__Supplied information__:

◇ ◇ ◇ ◇ ◇ ◇ ◇

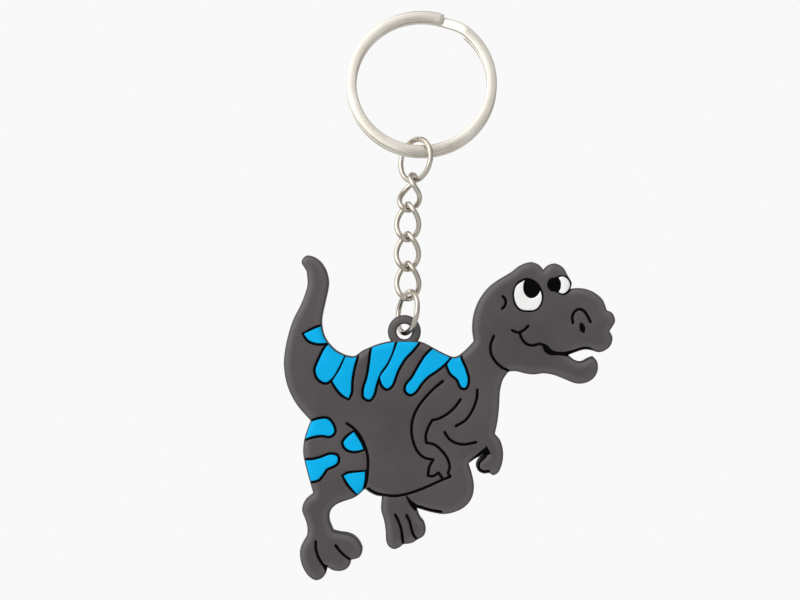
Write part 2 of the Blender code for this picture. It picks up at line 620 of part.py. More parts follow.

◇ ◇ ◇ ◇ ◇ ◇ ◇

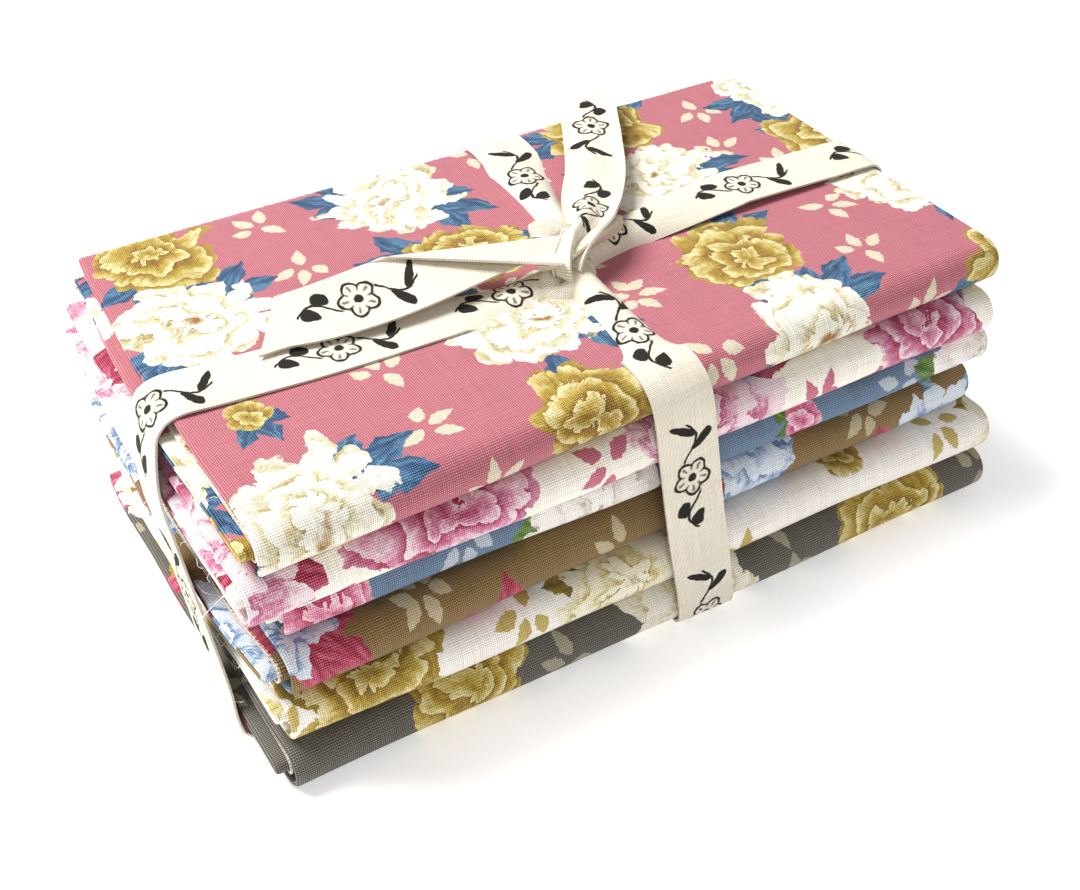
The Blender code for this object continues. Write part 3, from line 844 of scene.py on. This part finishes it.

◇ ◇ ◇ ◇ ◇ ◇ ◇

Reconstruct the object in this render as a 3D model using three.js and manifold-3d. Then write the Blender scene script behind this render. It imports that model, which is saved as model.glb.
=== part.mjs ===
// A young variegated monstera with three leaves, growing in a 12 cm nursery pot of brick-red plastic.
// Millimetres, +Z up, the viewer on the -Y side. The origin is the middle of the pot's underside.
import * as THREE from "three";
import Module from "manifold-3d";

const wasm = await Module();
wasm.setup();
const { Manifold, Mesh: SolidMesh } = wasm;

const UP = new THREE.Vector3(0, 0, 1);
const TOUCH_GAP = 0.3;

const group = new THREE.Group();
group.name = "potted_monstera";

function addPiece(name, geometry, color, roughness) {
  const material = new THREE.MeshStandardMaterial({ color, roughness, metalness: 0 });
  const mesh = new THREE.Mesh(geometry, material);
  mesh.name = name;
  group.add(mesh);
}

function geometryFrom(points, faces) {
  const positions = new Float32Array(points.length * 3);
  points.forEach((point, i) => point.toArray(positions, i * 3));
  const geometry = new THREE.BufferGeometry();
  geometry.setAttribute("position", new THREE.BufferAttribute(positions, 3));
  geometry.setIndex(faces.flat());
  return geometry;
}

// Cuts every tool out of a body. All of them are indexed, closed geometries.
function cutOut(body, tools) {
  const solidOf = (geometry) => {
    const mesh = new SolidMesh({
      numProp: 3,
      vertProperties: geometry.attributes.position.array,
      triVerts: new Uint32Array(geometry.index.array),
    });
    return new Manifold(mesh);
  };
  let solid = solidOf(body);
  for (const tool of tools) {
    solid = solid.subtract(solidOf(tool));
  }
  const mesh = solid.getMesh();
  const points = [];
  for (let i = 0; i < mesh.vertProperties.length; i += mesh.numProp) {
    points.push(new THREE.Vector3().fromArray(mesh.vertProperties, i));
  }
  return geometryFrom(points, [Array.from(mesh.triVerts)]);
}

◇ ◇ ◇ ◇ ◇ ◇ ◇

Return every line from the records above that holds the word "scene".

The Blender code for this object continues. Write part 3, from line 844 of scene.py on. This part finishes it.
Reconstruct the object in this render as a 3D model using three.js and manifold-3d. Then write the Blender scene script behind this render. It imports that model, which is saved as model.glb.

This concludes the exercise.